Por Josemaría Moreno
El 18 de junio celebramos el Día Internacional para Contrarrestar el Discurso de Odio. La efeméride es de reciente creación, apenas se inauguró en 2022 por las Naciones Unidas. Sin lugar a dudas, la preocupación por este fenómeno destructivo se ha acentuado desde la aparición de las redes sociales y la comunicación en línea, pero no es un fenómeno nuevo. Sería pertinente recordar algunos ejemplos devastadores en cuanto a las consecuencias del discurso de odio:
- El Holocausto en Alemania y otros estados racistas en el que más de 6,000,000 de judíos y al menos medio millón de romaníes y sinti murieron, además de ocasionar atrocidades incontables contra personas con discapacidad, alemanes de ascendencia africana, personas LGBTQI+, polacos y prisioneros de guerra.
- El genocidio de 1994 en Rwanda que reclamó la vida de más de 1 millón de ciudadanos de la etnia tutsi en menos de tres meses y la violación de al menos 250,000 mujeres.
- El genocidio de Srebrenica en Bosnia-Herzegovina, en el que las fuerzas serbias asesinaron a 8,000 hombres y niños musulmanes de origen Bosnio en cuestión de días; una catástrofe que se enmarca en un conflicto mayor (1992-1995) que dejó más de 100,000 muertos.
- La crisis de refugiados rohinyá en Myanmar (2012-2017) que creó la crisis de refugiados más volátil en la historia, desplazando a más de 725,000 rohinyá que tuvieron que escapar a Bangladesh para salvar su vida, además de decenas de miles de casos de abuso sexual documentados ampliamente.

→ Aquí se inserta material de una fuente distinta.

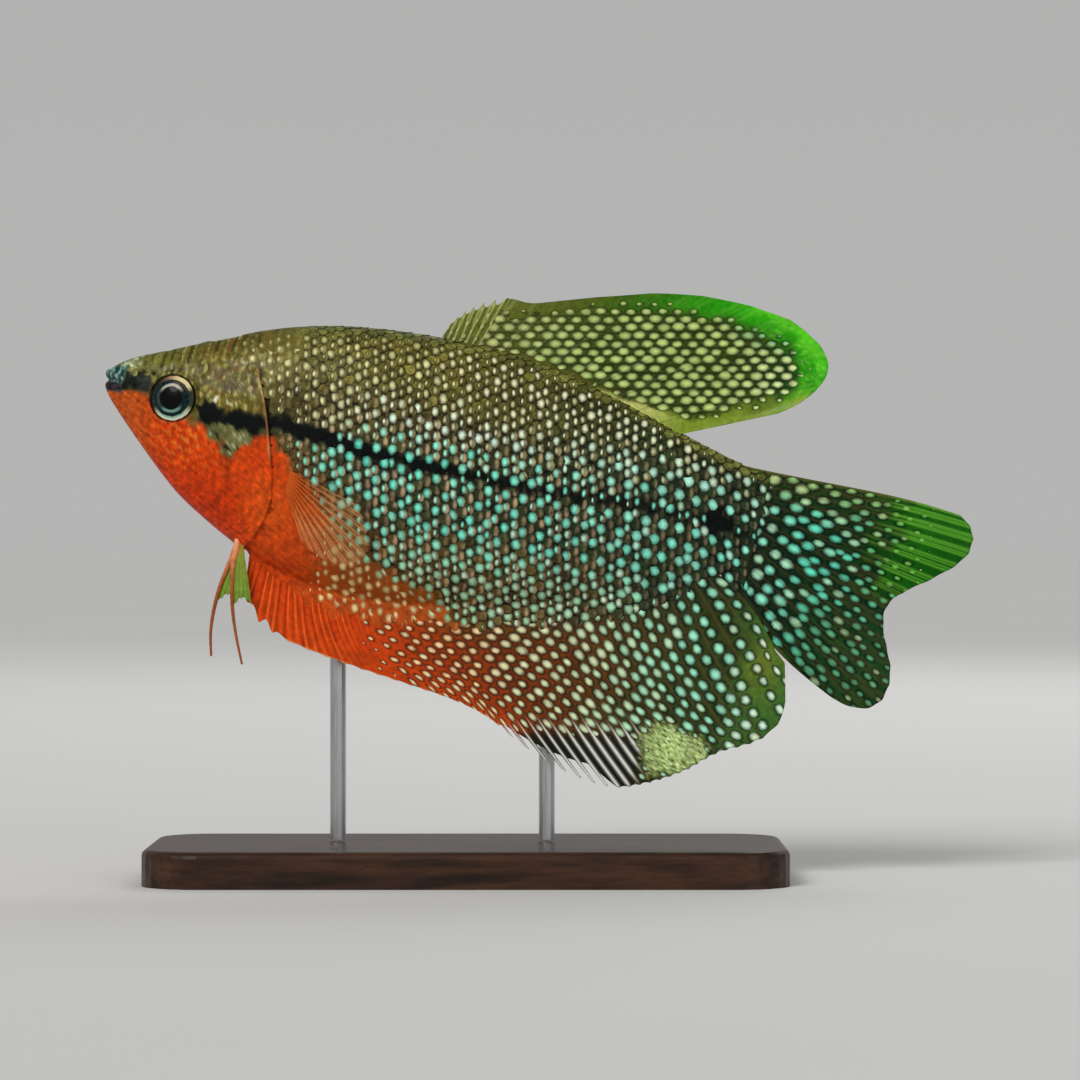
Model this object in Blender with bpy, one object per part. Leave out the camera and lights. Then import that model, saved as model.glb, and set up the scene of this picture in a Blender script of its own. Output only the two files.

Como se puede ver, el discurso de odio tiene consecuencias reales y devastadoras. Y si bien es fácil, casi intuitivo, definir el discurso de odio –cualquier tipo de comunicación o comportamiento que ataca de manera discriminatoria y ofensiva a una persona o grupo con base en lo que son, es decir, señalando su religión, etnia, nacionalidad, raza, ascendencia, género, etc.–, desafortunadamente este tipo de retórica nociva no es del todo fácil de enmarcar en una postura legal dentro de un fundamento internacional. De hecho, el concepto en sí sigue siendo objeto de polémica constante, en especial por su relación con la libertad de expresión. Una de las libertades contenidas en la Declaración Universal de Derechos Humanos más reconocida e importante en la actualidad –que además, paradójicamente, es una de las armas más importantes que tenemos en contra del discurso de odio– es la libertad de expresarse sin ser molestado por las opiniones manifestadas. La cantaleta interminable de los defensores a ultranza de esta libertad es: la libertad de expresión no puede limitarse bajo ningún concepto, sin importar si tu discurso es aberrante, alienante, deshumanizante, incluso si tu discurso incita al odio, la segregación o el genocidio.
La paradoja es notable, pero podemos hacer algunas precisiones que esclarezcan la problemática. Uno de los legados de la ilustración y luego del romanticismo es que el yo no posee una definición esencial que preexista al desarrollo del ser humano; es decir, el yo es una construcción: ya no pienso, luego existo, sino que hago, luego soy. De igual manera, el conjunto de individualidades, la sociedad en general, no es alguna especie de esencia inmutable que se pueda definir de manera aislada a los hechos concretos de naturaleza ética que practica dicha sociedad. A finales del siglo XIX el anarquista y biólogo Kropotkin –hijo renegado de la ilustración– creía que la justicia, los derechos y la libertad no eran manifestación de una esencia humana preexistente, antes bien, estas conquistas legales fundamentales son el resultado de una lucha continua que la especie humana ha tenido que librar para intentar fundamentar una forma de sociabilidad que sustente la vida y su desarrollo. El frágil equilibrio social en el que nos encontramos actualmente –siempre perfectible– tiene que ser defendido a rajatabla pues en cualquier momento puede deslizarse hacia la barbarie y la enajenación –como lo muestra la lista de atrocidades resumidas al principio de este texto.
La libertad de expresión, siguiendo a Kropotkin, no es un fundamento social que se tenga que proteger, es más bien una consecuencia que se tiene que justificar si deseamos vivir en un mundo amable, abierto e inclusivo –un mundo que no habitamos actualmente ni jamás lo hemos habitado: pero la promesa utópica de algún día alcanzar esta tierra prometida basta para continuar nuestros esfuerzos como colectivo y como especie en decadencia para tratar de proteger a los menos privilegiados, a las minorías, a los perseguidos y refugiados, a todo el que corra el riesgo de ser señalado y ultrajado por el simple hecho de existir, de ser lo que se es. El odio, en cualquier forma que se presente, jamás será un valor.